Na altura até o JM fez a seguinte afirmação:
...Mas será essa discussão necessária e útil num momento em que se discutem problemas bem mais importantes: a instalação ou não do sistema de defesa antimíssil norte-americano na República Checa e na Polónia? Ou, para ser mais exacto, o sistema vai ser instalado, resta saber se com a participação da Rússia ou não.
http://darussia.blogspot.pt/2009/02/europa-central-ou-do-leste.html
Estávamos em 2009, bem próxima da "enorme" agressão russa à Geórgia, numa altura em que se falava das graves consequências para a Rússia de tal acto cometido.
Resultado? OS EUA recuaram nesse mesmo ano, e os polacos ficaram danados com a coisa. Afinal têm bem a noção do que ofereceram aos EUA, para enfrentar a Rússia...
Também com o Nord Stream, os Polacos ficaram atónitos com a facada que os alemães lhes deram, que negociaram um acordo com a Rússia, sabendo o que isso significará para a Polónia, a possibilidade da Rússia cortar o fornecimento de energia à Polónia, sem afectar a Alemanha. Tudo fizeram para cancelar o projecto, mas claro, não o conseguiram.
Agora, a sua participação no desenvolvimento da situação da Ucrânia, também não passa despercebido.
A Polónia não parece perceber, que a estrutura da NATO protege os seus, mas também tem regras, os países aliados não se vão meter com a Rússia, algo que parece que ainda não foi absorvido pela Polónia.
A Polónia está na NATO e não viu o sistema ABM colocado no seu território por causa da Rússia.

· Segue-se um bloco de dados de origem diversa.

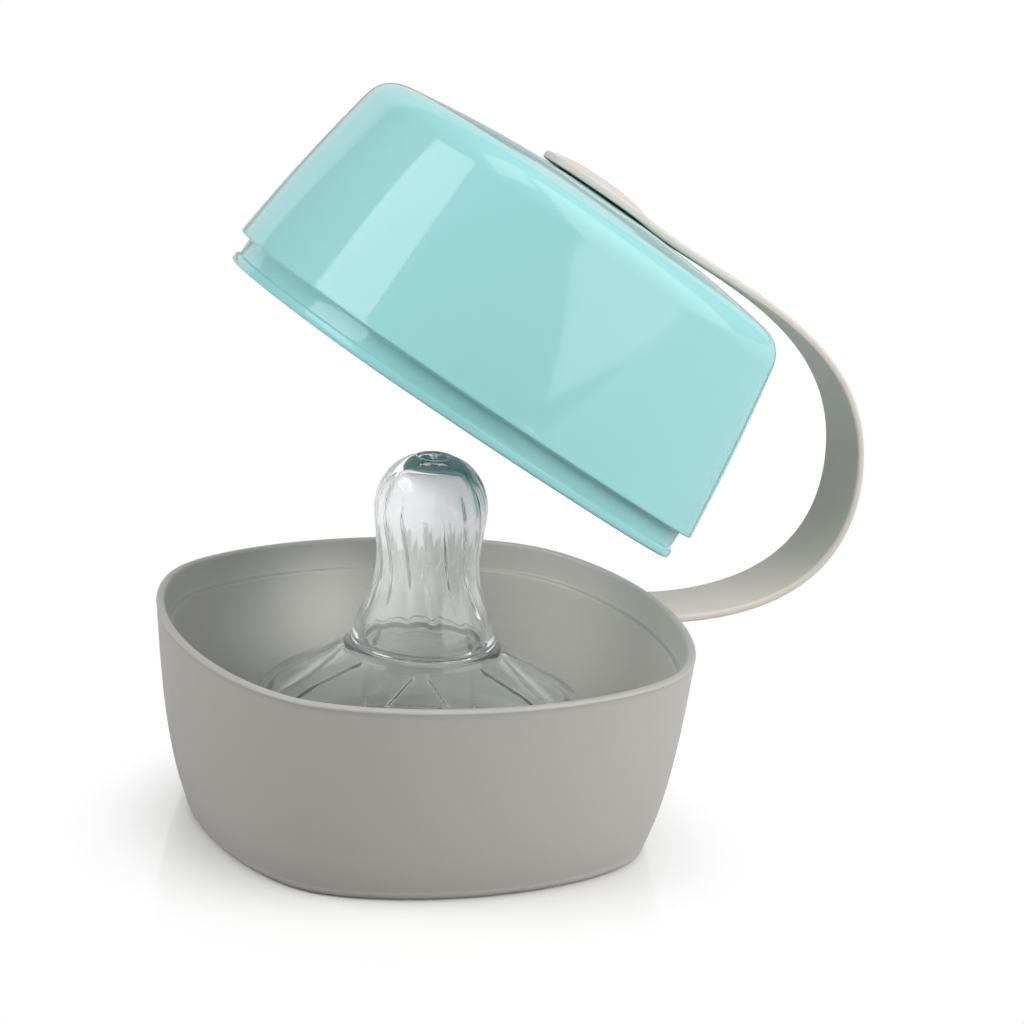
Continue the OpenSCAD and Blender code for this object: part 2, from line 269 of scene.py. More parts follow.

A Polónia está na UE e a Alemanha preferiu comprometer-se energéticamente com a Rússia, mesmo sabendo o que isso significa para a Polónia. A Polónia não percebe o recado alemão, só serás prejudicada, se tratares a Rússia como um inimigo a combater.
E quando a Alemanha, ou os EUA tiverem que optar entre a Rússia ou a Polónia... eu se fosse a Polónia, faria melhor em não tentar descobrir.
PM, era mais ou menos essa a resposta que eu queria dar, mas ou os seus "arquivos" ou a sua memória são francamente melhores que os meus! :)
Caro Pippo,
A brincar a brincar, já participo no blogue do JM há uns 5 anos.
Gosto muito de confrontar a mim próprio com o que venho escrevendo por aqui, poder recuar 5 anos nas nossas afirmações que estão aqui registadas é óptimo.
Umas das mais valias do seu blogue caro JM.
Uma pena não poder não fazer o mesmo, com o que escrevi no Expresso desde salvoerro 2003.
O que disse durante anos sobre a Geórgia.
Na altura falei muita da Geórgia e Azerbaijão, devido à construção do pipeline BTC, a origem de todos os problemas nesta zona.
Penso que estivemos a um passo de ver a NATO no Mar Cáspio...
A razão dos medos da Polónia face aos russos tem toda a razão de ser. E não é só Katyn (ainda por cima a queda do aviaõ presidencial nas proximidades não ajudou nada). Mais de quarenta anos sob a ameaça soviética, com receio de ver os tanques entrar em Varsóvia, depois de uma passagem do Exército Vermelho em direcção a Berlim que não só destruiu o que ainda estava de pé como ainda permitiu que revolta do ghetto de Varsóvia fosse esmagada sem que os soviéticos mexessem uma palha. E com a retórica belicista actual e Kalininegrado/Konigsberg ali ao lado, como poderiam os polacos não temer e detestar os russos? Têm todas as razões do mundo para o fazer. A Alemanha só tomaria o partido da Rússia num cenário de fim da UE.
João Pedro, vou recordar-lhe:
Séc. XVIII, retalhamento da Polónia entre os russos, austríacos alemães;
1918-19, tentativa alemã de contestar parte da Polónia e conquistar o Báltico;
1939-1945: os alemães mataram cinco milhões (!)de polacos e esmagaram as (duas) revoltas de Varsóvia e arrasaram a cidade (ah, mas os soviéticos é que teriam de evitar isso, claro!).
Não vejo os polacos muito preocupados ou ressentidos face à Alemanha. Curioso, não acha? Pelos vistos, o que são CINCO MILHÕES de mortos em SEIS ANOS face a "quarenta anos sob a ameaça soviética"?
Nem os vejo preocupados face ao genocídio dos polacos na Ucrânia às mãos dos ucranianos do Oeste.
Mas, como referi, se falarmos de Katyn, os polacos até mudam de cor...
PS - Quanto à Alemanha "só tomar o partido da Rússia num cenário de fim da UE"... lamento mas já tomou! Nord Stream, diz-lhe alguma coisa? Os polacos até uivaram, e os alemães a rirem-se!